Algorithms are evaluated on their performance at tag classification using F-measure. Results are also reported for simple accuracy, however, as this statistic is dominated by the negative example accuracy it is not a reliable indicator of performance (as a system that returns no tags for any example will achieve a high score on this statistic). However, the accuracies are also reported for positive and negative examples separately as these can help elucidate the behaviour of an algorithm (for example demonstrating if the system is under or over predicting).


Affinity (Ranking) Evaluation

Algorithms are evaluated on their performance at tag ranking using the Area Under the Receiver Operating Characteristic Curve (AUC-ROC). The affinity scores for each tag to be applied to a track are sorted prior to the computation of the AUC-ROC statistic, which gives higher scores to ranked tag sets where the correct tags appear towards the top of the set.

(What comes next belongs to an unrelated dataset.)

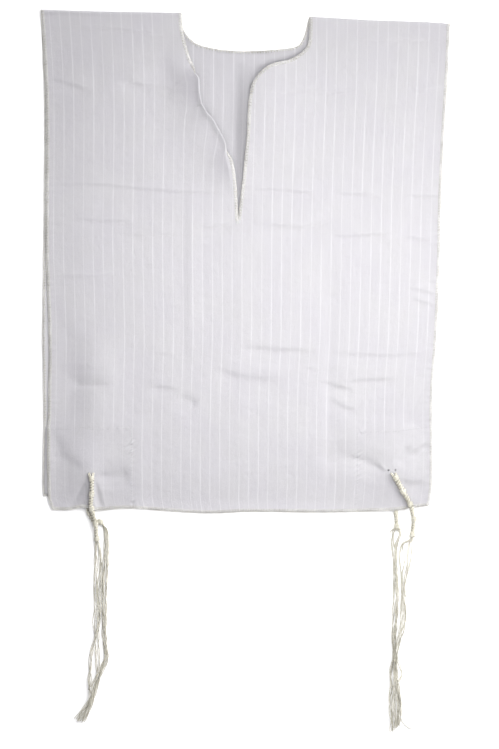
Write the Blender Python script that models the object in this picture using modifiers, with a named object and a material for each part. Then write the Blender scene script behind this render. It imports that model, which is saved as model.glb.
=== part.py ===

Ranking and significance testing

Additionally, more standard tests could be performed on the average classification accuracy, although the cross-tag variance tends to increase each algorithm's variance, interfering with significance tests without further handling. One test that can help resolve these issues is Friedman's ANOVA with Tukey-Kramer HSD.

We wish to compare a number of treatments/systems (the submissions) over a number of blocks/rows. We can either compute average classification accuracy and/or precision metrics over all the tags and use the cross validation folds as the blocks/rows - which will handle variance between different folds. However, we are more interested in considering each tag (averaged over all folds) or (perhaps better) each tag on each fold as a separate block.

The Friedman test should handle the variance between tags (caused by different difficulties of modeling each tag and different numbers of positive and negative examples per tag) by replacing the actual scores achieved by each system on each block (tag) with the rank achieved by that system on that tag amongst all the systems. Hence, we make the assumption that each tag (or combination of tag and fold) is of equal importance in the evaluation. This is an often used approach at TREC (Text Retrieval Conference) when considering retrieval results (where each query is of equal importance, but unequal variance/difficulty).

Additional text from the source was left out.